Start reading novella by Mary Balogh--or Nicola Cornick--or, ahem, Courtney Milan. Forget cookies for three hours, until the smoke detector goes off. Open windows and turn on fan to dissipate smoke, even though it is extremely cold outside. Sheepishly remove charred bits from oven and wish that we still kept pigs.

JK Coi: LOL, thanks thanks for the great exceprt, Courtney! And I'm sure those cookies are going to be...fun to make, if not great tasting :)

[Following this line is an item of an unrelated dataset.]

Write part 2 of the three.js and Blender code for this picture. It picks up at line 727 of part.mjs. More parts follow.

Courtney Milan's novella This Wicked Gift is part of a Christmas anthology called The Heart of Christmas, with authors Mary Balogh and Nicola Cornick and is in stores now.

11 comments:

Shelley Munro said...

LOL - those cookies sound really delicious--not. :)
Congrats on your release. I like to read some Christmas books so I've put this one on my list.

Anonymous said...

Love the excerpt! James and I have much in common lately---my domestic side is in deep hibernation as I write every spare minute. Thank God my husband watches the Food Network and thinks he can cook.

Keri Ford said...

Tehee. i was young and making peanut butter cookies once. didn't have enough flour, but there was this bowl of white stuff in the refrigerator that *looked* like flour.

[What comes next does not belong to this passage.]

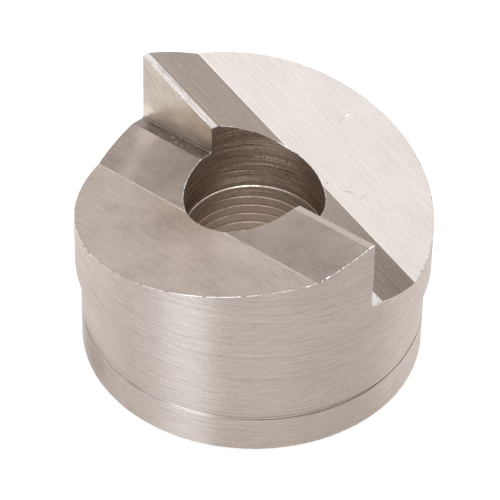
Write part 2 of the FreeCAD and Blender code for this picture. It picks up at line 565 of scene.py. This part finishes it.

The white stuff was not flour, it was baking soda. cookies tasted like pure salt--but they were pretty!

Tammy D. said...

I loved how him making her breakfast was his way of apologizing without having to say the words - such a man thing to do! Also enjoyed the language called "Little Brother". Ha!

Anonymous said...

Hi JK :)
Thank you for having Courtney Milan here today & thanks to Courtney for sharing that excellent excerpt.
:)
All the best,
RKCharron
xoxo

Janga said...

What a great scene! As wonderful as the love story is in "This Wicked Gift," the family connections are just as important to my delight in the story. In fact, my favorite passage is the one about the "language of families," the subtext of "I love yous" that are simply there underneath the habitual gestures and ordinary words. Powerful writing!

Courtney Milan said...

Hi Shelley! I am always about bringing people delicious cookies. :) Or delicious cookie recipes. Also, I forgot to say (sorry Kris) but I will give away a copy of my anthology to one commenter.

Courtney Milan said...

Maggie, I think the scenes involving James and food were stolen directly from writing with food on the stove/oven only to discover HOURS later that it has all turned into coal. People ask me sometimes if my little brother is like James--but he's not, James is like me! :)

Courtney Milan said...

Keri, just think of it this way: You were making decorative cookies, to be used in such a way that ants and other creepy-crawlies wouldn't want them. You didn't *mean* for them to be eaten, did you?

Courtney Milan said...

Tammy,

It is a "man" thing to do. I also think it's a "woman" thing to do, too, though--we just might do it in different ways. It's fairly human to hide what we really mean behind gestures. :)

Courtney Milan said...

R.K., thanks for coming by! And Janga, thank you so much for the comments. I always feel like a romance is not just about a man and a woman finding each other, but about people finding their place in society. It's as much about community and belonging as it is about romance, and I try to reflect that.